Round Side Table with Drawer

by chadham
posted 02-12-2018 06:51 PM

4 replies so far

View bondogaposis's profile


5571 posts in 2916 days

#1 posted 02-12-2018 07:35 PM

I would make a bent laminated drawer front.

-- Bondo Gaposis

View John Smith's profile

John Smith

2088 posts in 727 days

#2 posted 02-12-2018 08:39 PM

like Bondo said – - – - are you going to bend and laminate the apron ?
make the drawer front from the same veneer to match the apron grain pattern.

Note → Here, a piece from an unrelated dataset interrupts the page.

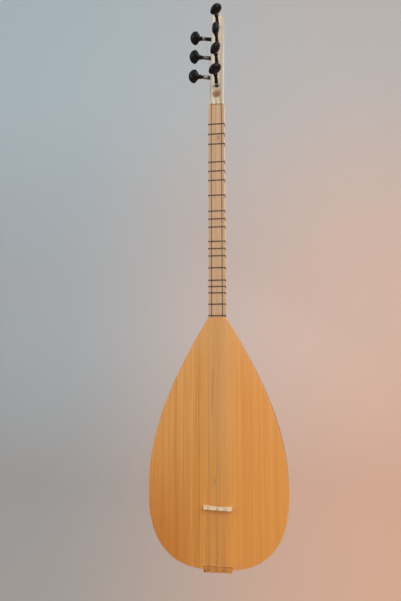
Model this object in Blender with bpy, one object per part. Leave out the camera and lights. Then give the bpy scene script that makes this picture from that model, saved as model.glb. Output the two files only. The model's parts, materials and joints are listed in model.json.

-- I am a painter. That's what I do. I paint things --

View chadham's profile


8 posts in 1219 days

#3 posted 02-12-2018 08:46 PM

Thanks so much for the replies
I plan on the drawer head being a cut out section from the bent laminated apron. More specifically is the internal components that make up the drawer slides and attaching the drawer head to the drawer box

-- Chad, Texas

View JBrow's profile


1368 posts in 1485 days

#4 posted 02-13-2018 05:21 AM


Another approach to fitting a curved front drawer within a bent lamination apron would be to start by building the drawer box. Before gluing the drawer box together, glue the drawer box front to a face-to-face laminated stack which offers a flat side to the inside of the drawer. Inside and outside curves matching the table apron diameter can be cut into the laminated stack with the drawer box front applied to the laminated stack. The drawer box can then be glued together, and a veneer front matching the apron applied to the laminated stack.

If the diameter of the table is such that it precludes simply stacking one board on another to form the laminated stack, the face-glued stack could be joined in segments. The lumber making up the stack could be either drawer box lumber or lumber from which the table is built.

When the inside curve of the stacked lamination is cut, the curve should obviously avoid the drawer box joinery.

The major challenge with this method is fairing the inside and outside curves of the drawer front. It may require inside and outside patterns as well as a pattern router bit and a flush trim router bit.

This method would avoid the difficulties of fitting a drawer box to a curved drawer front and eliminate any problems associated with spring back. If the bent laminated drawer front was to spring back, it may not match the diameter of the apron.